By now you must have observed that we have thoughtfully converted our entire solution as a serverless and by just configuring the API Gateway + Lambda + SNS + SQS and Fargate in our passive region wont get us any bill from Amazon, they will charge only when we use these services and that is eventually only in case of Disastrous situations. So we can fairly and confidently say that our system design is pretty much cost efficient, obviously we can always improve on the cost as it is an ongoing process. With new services/options from AWS there will always be new/better way to do the same thing.

Implementation and Testing of Disaster Recovery Solution

Implementation would be mostly differ from service to service and based on the situation. As we discussed most of the changes we need are configuration or services choices changes so we hardly need to do anything programmatic way except the retry mechanism that we discussed above. So there nothing much to talk on implementation aspect of Disaster recovery.

Designing/Implementing a fault tolerant architecture is not enough. We have to constantly test our ability to actually survive these “once in a blue moon” failures. And best way for testing the Disaster recovery solution is to introduce dependency failures, as well as node, rack, data-center/availability-zone, and even region failures. Listing down some of the practices.

1] Planned Game Days: where we can simulate the region or AZ failures and then we can check how our system responds to such events. How the DR solution kicks in and how much delay it introduces to serve the request (against normal working condition).
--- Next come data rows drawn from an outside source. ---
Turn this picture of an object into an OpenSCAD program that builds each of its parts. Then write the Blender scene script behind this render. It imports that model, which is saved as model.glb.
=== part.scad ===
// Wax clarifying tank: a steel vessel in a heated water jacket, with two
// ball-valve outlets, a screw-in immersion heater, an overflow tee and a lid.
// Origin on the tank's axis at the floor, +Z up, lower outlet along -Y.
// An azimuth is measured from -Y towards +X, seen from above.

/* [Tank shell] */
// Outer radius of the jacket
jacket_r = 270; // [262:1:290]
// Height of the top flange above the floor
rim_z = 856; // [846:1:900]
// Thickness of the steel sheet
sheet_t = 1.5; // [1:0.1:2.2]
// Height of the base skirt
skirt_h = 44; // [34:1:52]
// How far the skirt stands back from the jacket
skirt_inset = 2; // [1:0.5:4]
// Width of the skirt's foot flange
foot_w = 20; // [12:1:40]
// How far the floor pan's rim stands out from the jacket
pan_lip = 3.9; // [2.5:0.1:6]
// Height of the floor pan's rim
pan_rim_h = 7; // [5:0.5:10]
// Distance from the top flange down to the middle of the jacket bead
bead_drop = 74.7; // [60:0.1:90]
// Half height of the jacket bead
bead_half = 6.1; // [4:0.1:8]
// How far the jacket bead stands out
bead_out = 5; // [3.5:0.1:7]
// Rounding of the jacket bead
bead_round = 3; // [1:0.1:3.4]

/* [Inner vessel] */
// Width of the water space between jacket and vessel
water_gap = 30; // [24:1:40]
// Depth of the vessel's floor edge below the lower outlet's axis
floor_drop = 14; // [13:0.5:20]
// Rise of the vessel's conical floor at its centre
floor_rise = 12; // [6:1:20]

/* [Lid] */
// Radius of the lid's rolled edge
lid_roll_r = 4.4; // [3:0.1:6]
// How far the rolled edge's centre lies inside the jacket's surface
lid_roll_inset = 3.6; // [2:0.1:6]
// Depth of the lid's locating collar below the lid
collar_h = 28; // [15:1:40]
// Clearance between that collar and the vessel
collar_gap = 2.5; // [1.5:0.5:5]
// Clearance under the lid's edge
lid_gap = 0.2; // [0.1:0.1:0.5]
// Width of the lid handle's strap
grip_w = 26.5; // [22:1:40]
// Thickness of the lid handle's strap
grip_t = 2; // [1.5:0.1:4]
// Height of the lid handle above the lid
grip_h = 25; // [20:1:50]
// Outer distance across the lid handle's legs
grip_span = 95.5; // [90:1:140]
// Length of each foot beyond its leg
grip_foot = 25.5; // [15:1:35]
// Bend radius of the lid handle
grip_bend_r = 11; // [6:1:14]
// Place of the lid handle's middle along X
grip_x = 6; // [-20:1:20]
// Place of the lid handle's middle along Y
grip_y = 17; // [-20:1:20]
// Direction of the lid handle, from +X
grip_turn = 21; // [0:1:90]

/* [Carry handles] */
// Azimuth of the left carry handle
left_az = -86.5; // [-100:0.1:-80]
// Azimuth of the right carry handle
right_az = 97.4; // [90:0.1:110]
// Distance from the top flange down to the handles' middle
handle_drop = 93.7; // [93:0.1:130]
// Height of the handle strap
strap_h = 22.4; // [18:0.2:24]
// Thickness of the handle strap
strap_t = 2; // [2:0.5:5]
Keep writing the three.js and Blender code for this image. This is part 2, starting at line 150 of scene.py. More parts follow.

2] Introducing Unplanned/Random Failures: Chaos Monkey is one such practice introduce by Netflix, where they randomly disables production instances to make sure that they survive this common type of failure without any customer impact. This I would recommend as more of sophisticated strategy when your service reach at such a maturity level where you are confident enough to play with your production environment.

Conclusion

In the end the Cloud Technology is all about redundancy and fault-tolerance. Since no single component can guarantee 100% up-time (and even the most expensive hardware eventually fails), we have to design a cloud architecture where individual components can fail without affecting the availability of the entire system. In effect, we have to be stronger than our weakest link !